Between stops the young people came ashore for meetings and debates, getting the opportunity to discover different experiences and stories, enrich themselves, and learn the value of diversity and of the unique nuances that make us human.

A Video Featuring the Pope Celebrating the Beauty of the Bel Espoir
Young ambassadors for peace from Living Peace and the Focolare Movement also embarked on the Bel Espoir journey. Over the course of the voyage, eight groups of young people took turns: twenty-five at a time, all of different nationalities, languages, ethnicities, cultures, and religions – all committed to peace.
Among those who boarded the Bel Espoir were Bertha, from Lebanon, whose story we told in an earlier article, and Majdi, from Palestine, who recently shared their experience in an interview.
You can catch a glimpse into the Med25 Bel Espoir’s journey in the initiative’s video – available here.
The video tells the beautiful story in just a handful of enchanting, densely packed, and emotional minutes. Pope Leo XIV’s speech at the Jubilee of the Eastern Churches plays over the images of the Bel Espoir at sea. His are words of peace: ‘War is never inevitable,’ he states. ‘The peoples of our world desire peace … Let us meet, let us talk, let us negotiate!’
Pope Leo climbed aboard the Espoir ship on 17 October at the port of Ostia, offering words of peace and, in doing so, bestowing this extraordinary story with an even greater honour.

Carlos Palma’s Speech on the Bel Espoir
In June Carlos Palma, the founder of Living Peace, also boarded the Bel Espoir. After having seen the video a few days prior, ‘with eyes full of tears at the impact of what they had experienced together,’ he ‘felt the need to share what those images had sparked’ in him.
‘Like all those young people from the Mediterranean,’ Carlos explained, ‘I had a unique and transformative experience, one which brought us together in our hearts and souls.’ He continued, ‘Beyond age, religion, or culture, we have realised that we are all brothers and sisters and – now, with a fresh perspective – we have recognised the immense value that each person carries in their heart. We feel called to be a source of peace and fraternity in the Mediterranean and wherever God leads us.’
Carlos Palma then added, ‘We have been protagonists of a completely new experience – an extraordinarily beautiful and powerful one.

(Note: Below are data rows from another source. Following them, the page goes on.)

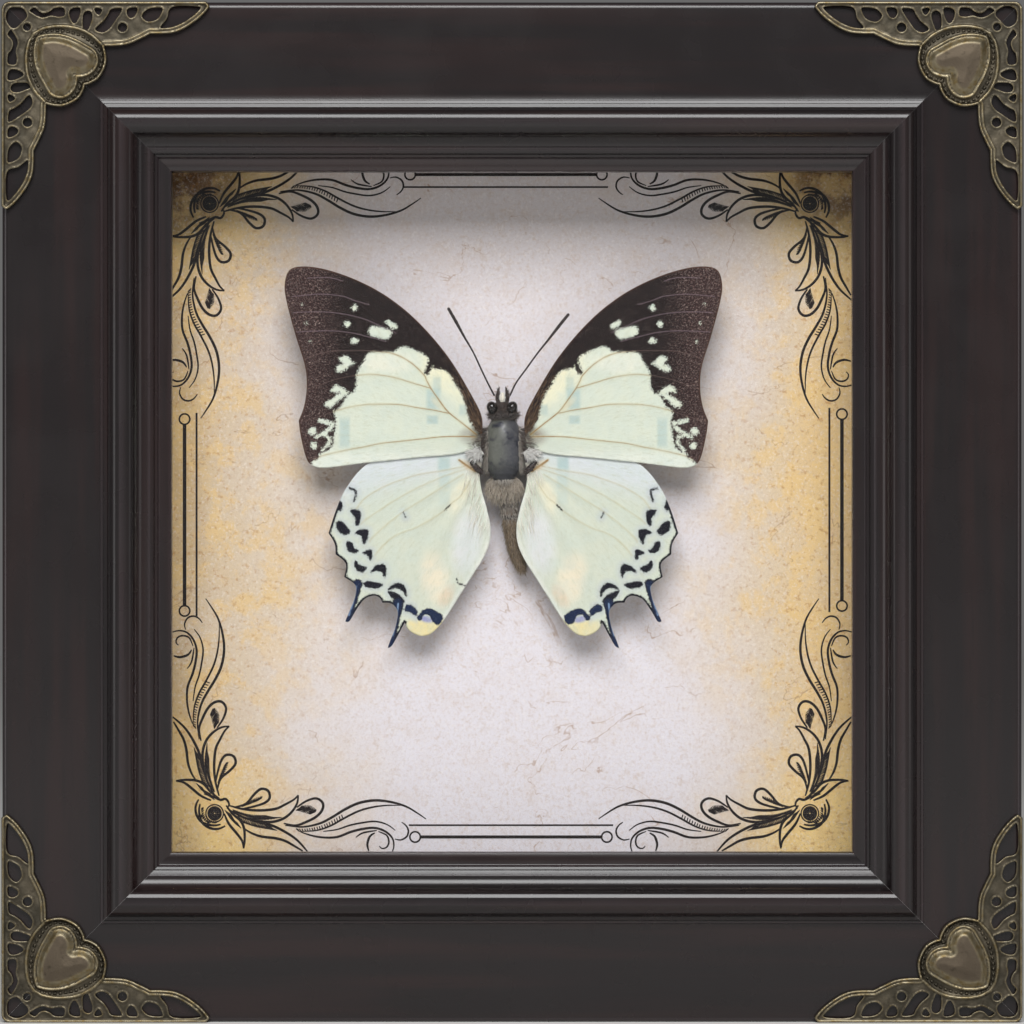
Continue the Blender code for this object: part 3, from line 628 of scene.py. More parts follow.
class Tree:
    """A Geometry Nodes tree with named inputs, and its finished mesh."""

    def __init__(self, name, inputs):
        self.group = bpy.data.node_groups.new(name, "GeometryNodeTree")
        face = self.group.interface
        face.new_socket("Geometry", in_out="INPUT", socket_type="NodeSocketGeometry")
        face.new_socket("Geometry", in_out="OUTPUT", socket_type="NodeSocketGeometry")
        for label, kind, default in inputs:
            socket = face.new_socket(label, in_out="INPUT", socket_type="NodeSocket" + kind)
            if default is not None:
                socket.default_value = default
        self.source = self.group.nodes.new("NodeGroupInput")
        self.end = self.group.nodes.new("NodeGroupOutput")

    def given(self, label):
        return self.source.outputs[label]

    def node(self, kind, values=(), **settings):
        made = self.group.nodes.new(kind)
        for key, value in settings.items():
            setattr(made, key, value)
        for key, value in dict(values).items():
            if isinstance(value, bpy.types.NodeSocket):
                self.group.links.new(value, made.inputs[key])
            else:
                made.inputs[key].default_value = value
        return made

    def done(self, geometry):
        realised = self.node("GeometryNodeRealizeInstances", {"Geometry": geometry}).outputs[0]
        values = {"Geometry": realised, "Material": self.given("Material")}
        finish = self.node("GeometryNodeSetMaterial", values)
        self.group.links.new(finish.outputs[0], self.end.inputs["Geometry"])

    def run(self, name, data, values):
        """The plain mesh that the tree makes from the data, with its inputs set by their identifiers."""
        holder = bpy.data.objects.new(name + "_guide", data)
        bpy.context.scene.collection.objects.link(holder)
        modifier = holder.modifiers.new(name, "NODES")
        modifier.node_group = self.group
        for item in self.group.interface.items_tree:
            if item.in_out == "INPUT" and item.name in values:
                modifier[item.identifier] = values[item.name]
        graph = bpy.context.evaluated_depsgraph_get()
        mesh = bpy.data.meshes.new_from_object(holder.evaluated_get(graph), depsgraph=graph)
        mesh.name = name
        holder.modifiers.remove(holder.modifiers[0])
        bpy.data.objects.remove(holder)
        return mesh


def guide_curves(name, lines, closed=False):
    """Curves through lines of (x, y, z, radius), in metres."""
    data = bpy.data.curves.new(name, "CURVE")
    data.dimensions = "3D"
    for line in lines:
        spline = data.splines.new("POLY")
        spline.points.add(len(line) - 1)
        spline.points.foreach_set("co", [v for p in line for v in (*p[:3], 1.0)])
        spline.points.foreach_set("radius", [p[3] for p in line])
        spline.use_cyclic_u = closed
    return data


def strand_tree():
    """Round or flattened strands along curves: each curve's radius is its thickness in metres."""
    tree = Tree("strands", [("Sides", "Int", 6), ("Flatness", "Float", 1.0), ("Material", "Material", None)])
    ring = tree.node("GeometryNodeCurvePrimitiveCircle", {"Resolution": tree.given("Sides"), "Radius": 1.0})
    radius = tree.node("GeometryNodeInputRadius").outputs[0]
    sweep = tree.node("GeometryNodeCurveToMesh", {
        "Curve": tree.given("Geometry"), "Profile Curve": ring.outputs[0], "Fill Caps": True})
    if "Scale" in sweep.inputs:
        tree.group.links.new(radius, sweep.inputs["Scale"])
    tree.done(sweep.outputs[0])
    return tree


def bead_tree():
    """Small low beads at an even pitch along a closed curve, turned to follow it."""
    tree = Tree("punched_dots", [
        ("Pitch", "Float", 0.001), ("Size", "Float", 0.0004), ("Rise", "Float", 0.0002),
        ("Material", "Material", None)])
    points = tree.node("GeometryNodeCurveToPoints", {
        "Curve": tree.given("Geometry"), "Length": tree.given("Pitch")}, mode="LENGTH")
    cone = tree.node("GeometryNodeMeshCone", {
        "Vertices": 4, "Radius Top": 0.55, "Radius Bottom": 0.7, "Depth": 1.0})
    wide = tree.given("Size")
    size = tree.node("ShaderNodeCombineXYZ", {0: wide, 1: wide, 2: tree.given("Rise")})
    placed = tree.node("GeometryNodeInstanceOnPoints", {
        "Points": points.outputs[0], "Instance": cone.outputs[0], "Rotation": points.outputs["Rotation"],
        "Scale": size.outputs[0]})
    tree.done(placed.outputs[0])
    return tree


def fur_tree():
    """Tapering hairs scattered on a surface, leaning from its normal towards a comb direction."""
    tree = Tree("fur", [
        ("Density", "Float", 1e8), ("Length", "Float", 0.001), ("Thickness", "Float", 0.00003),
        ("Comb", "Vector", (0, 0, -1)), ("Lean", "Float", 0.5), ("Spread", "Float", 0.35), ("Seed", "Int", 1),
        ("Material", "Material", None)])
    scatter = tree.node("GeometryNodeDistributePointsOnFaces", {
        "Mesh": tree.given("Geometry"), "Density": tree.given("Density"), "Seed": tree.given("Seed")})
    hair = tree.node("GeometryNodeMeshCone", {
        "Vertices": 3, "Side Segments": 2, "Radius Top": 0.08, "Radius Bottom": 1.0, "Depth": 1.0},
        fill_type="NGON")
    stray = tree.node("FunctionNodeRandomValue", {
        0: (-1, -1, -1), 1: (1, 1, 1), "Seed": tree.given("Seed")}, data_type="FLOAT_VECTOR").outputs[0]
    total = scatter.outputs["Normal"]
    for vector, label in ((tree.given("Comb"), "Lean"), (stray, "Spread")):
        values = {0: vector, "Scale": tree.given(label)}
        scaled = tree.node("ShaderNodeVectorMath", values, operation="SCALE").outputs[0]
        total = tree.node("ShaderNodeVectorMath", {0: total, 1: scaled}).outputs[0]
    turn = tree.node("FunctionNodeAlignRotationToVector", {"Vector": total}, axis="Z")
    long = tree.node("FunctionNodeRandomValue", {2: 0.55, 3: 1.15, "Seed": 7}, data_type="FLOAT")
    long = tree.node("ShaderNodeMath", {0: long.outputs[1], 1: tree.given("Length")}, operation="MULTIPLY")
    thick = tree.given("Thickness")
    size = tree.node("ShaderNodeCombineXYZ", {0: thick, 1: thick, 2: long.outputs[0]})
    placed = tree.node("GeometryNodeInstanceOnPoints", {
        "Points": scatter.outputs[0], "Instance": hair.outputs[0], "Rotation": turn.outputs[0],
        "Scale": size.outputs[0]})
    value = tree.node("FunctionNodeRandomValue", {2: 0.0, 3: 1.0, "Seed": 11}, data_type="FLOAT")
    marked = tree.node("GeometryNodeStoreNamedAttribute", {
        "Geometry": placed.outputs[0], "Name": "strand", "Value": value.outputs[1]}, data_type="FLOAT",
        domain="INSTANCE")
    tree.done(marked.outputs[0])
    return tree


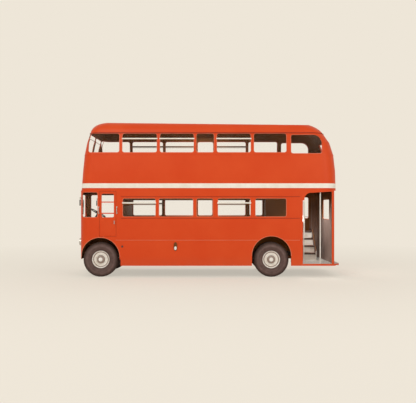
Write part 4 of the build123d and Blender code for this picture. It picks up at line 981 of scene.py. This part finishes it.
wheelTrim = {
    "nuts": 8, "nutRadius": 0.146,
    "front": {"nutFace": 1.072, "hub": 1.150, "flange": 1.103},
    "rear": {"nutFace": 1.102, "hub": 1.155, "flange": 1.140},
    "nutParts": [(0.0, 0.008, 0.023, 18), (0.008, 0.026, 0.0185, 6), (0.026, 0.036, 0.0095, 12)],
    "rings": [
        ("flange", [(0.242, -0.004), (0.242, 0.004), (0.236, 0.006), (0.228, -0.008), (0.232, -0.014)]),
        ("nutFace", [(0.124, -0.006), (0.124, 0.006), (0.118, 0.010), (0.112, 0.006), (0.112, -0.006)]),
        ("hub", [(0.075, -0.016), (0.075, -0.002), (0.070, 0.002), (0.064, 0.001), (0.062, -0.010)]),
        ("hub", [(0.048, -0.004), (0.045, 0.008), (0.036, 0.011), (0.012, 0.012), (0.012, -0.004)]),
    ],
}


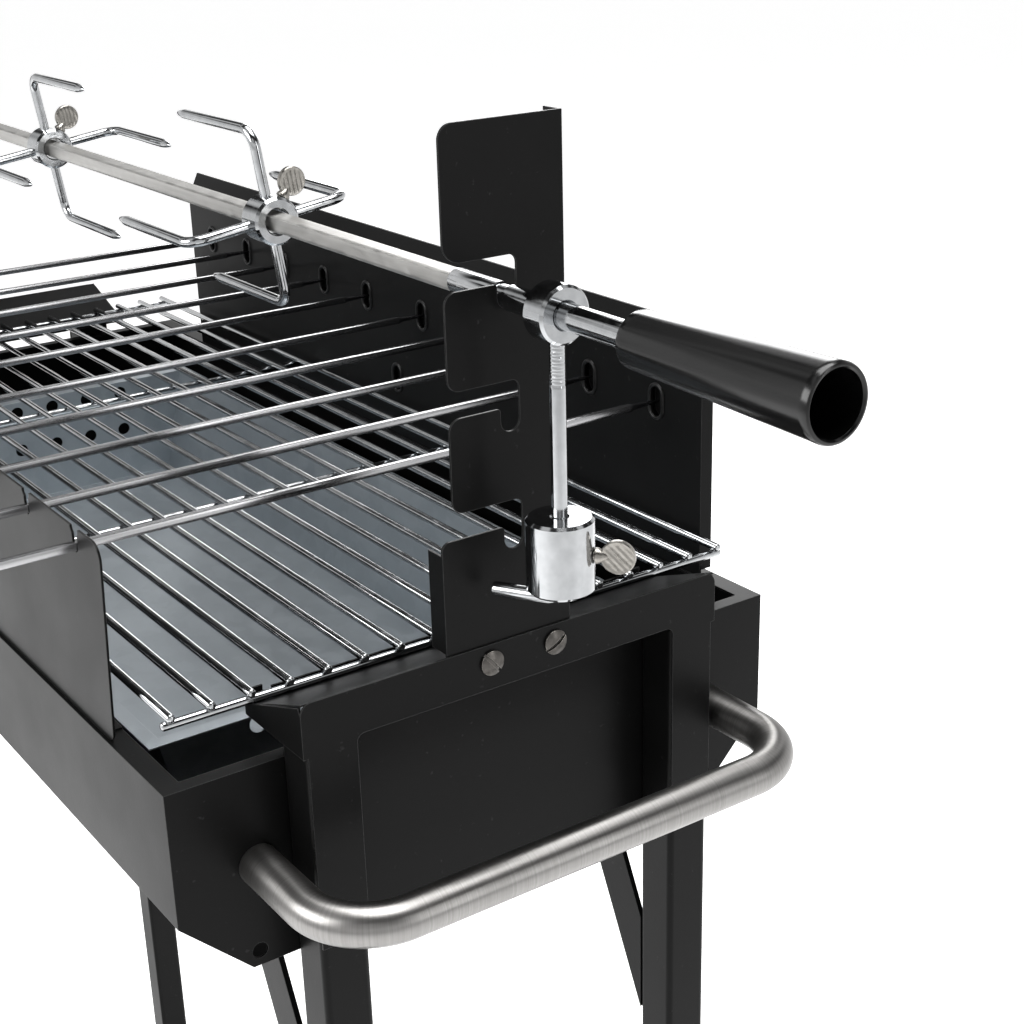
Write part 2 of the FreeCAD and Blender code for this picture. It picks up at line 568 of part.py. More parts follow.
HANDLE_RUN = "(handle_reach - handle_bend)"
HANDLE_Z = "rim_high - handle_low"
QUARTER_BACK = FreeCAD.Rotation(FreeCAD.Vector(0, 0, 1), -90)
NO_TURN = FreeCAD.Rotation()


def handle_bar(name, radius, past):
    """The handle's path as a bar of one radius, its ends reaching past the straight stubs."""
    front_y, back_y = FRONT + " + handle_inset", BACK + " - handle_inset"
    stub = HANDLE_RUN + " + %s" % past
    return join(name, [
        rod(name + "_front", radius, stub, NEAR + " - %s" % past, front_y, HANDLE_Z, "x"),
        rod(name + "_back", radius, stub, NEAR + " - %s" % past, back_y, HANDLE_Z, "x"),
        elbow(name + "_bend_front", "handle_bend", radius, "%s + %s" % (NEAR, HANDLE_RUN),
              front_y + " + handle_bend", HANDLE_Z, QUARTER_BACK),
        elbow(name + "_bend_back", "handle_bend", radius, "%s + %s" % (NEAR, HANDLE_RUN),
              back_y + " - handle_bend", HANDLE_Z, NO_TURN),
        rod(name + "_bar", radius, "box_wide - 2 * handle_inset - 2 * handle_bend",
            NEAR + " + handle_reach", front_y + " + handle_bend", HANDLE_Z, "y")])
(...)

Now that we are geographically distant, I feel that our daily efforts, both big and small, will continue our pilgrimage of hope, together, as we become peacemakers in many people’s hearts.’
‘We probably will not be the ones to find a diplomatic solution capable of bringing an end to all wars and conflicts,’ Carlos Palma concluded, ‘but we can help generate the kind of inner peace that can transform everything around it. And this is precisely what our Charisma, as well as Living Peace, invites us to experience: to continue to be instruments of peace for our Mediterranean and for the world.’
Carlos Palma
Ikram Also Shares Her Experience on the Bel Espoir
Ikram, a young ambassador for peace in Algeria, also came aboard the Med25 Bel Espoir. Like Bertha, Majdi, and Carlos Palma, she wanted to share some of her thoughts on this extraordinary and deeply meaningful adventure: ‘I, too, feel immense gratitude for the adventure we had together on the Med25. I had the privilege of taking part in the second leg on board the Bel Espoir, between Palermo and Bizerte,’ she explained, ‘when the theme was “Education and Society”.’
‘It was a profoundly spiritual and human experience,’ Ikram continued. ‘We shared so much more than a simple ocean voyage on board: it was a real journey of inner transformation. Each person, with their own story, culture, and faith, contributed to creating an atmosphere of trust, listening, and unity. I discovered how coming together, entering into dialogue with one another, and simply living side by side can truly become a school of peace.’
‘A few months later I had the honour of taking part in the pilot session,’ Ikram added, ‘two days before the Armada for Peace. It was a brief but intense period of preparation, marked by reflection and a profound sense of joy. We could already feel that something bigger than ourselves was being born: Mediterranean fraternity, woven from diverse faces and cultures, as well as shared hopes.’
Ikram also told us about the joy of welcoming ‘the Bel Espoir for its eighth and final leg. We went out in small boats to meet it and sail together for the last time. That moment was a powerful symbol for me: the end of a journey, but also the start of a mission, the call to continue – each in their own way – to be bringers of peace and fraternity wherever life takes us.’
Ikram concludes with what she learnt from her adventure aboard the Bel Espoir: ‘I carry in my heart a deep conviction from these two experiences: peace is not born from great speeches, but from the encounters we have, from genuine sharing, and from the bonds of trust that we build between us. Still today I feel that Med25 continues to live within us: in our daily choices, in the way we welcome others, and in our desire to make the Mediterranean a space of true peace and universal fraternity.’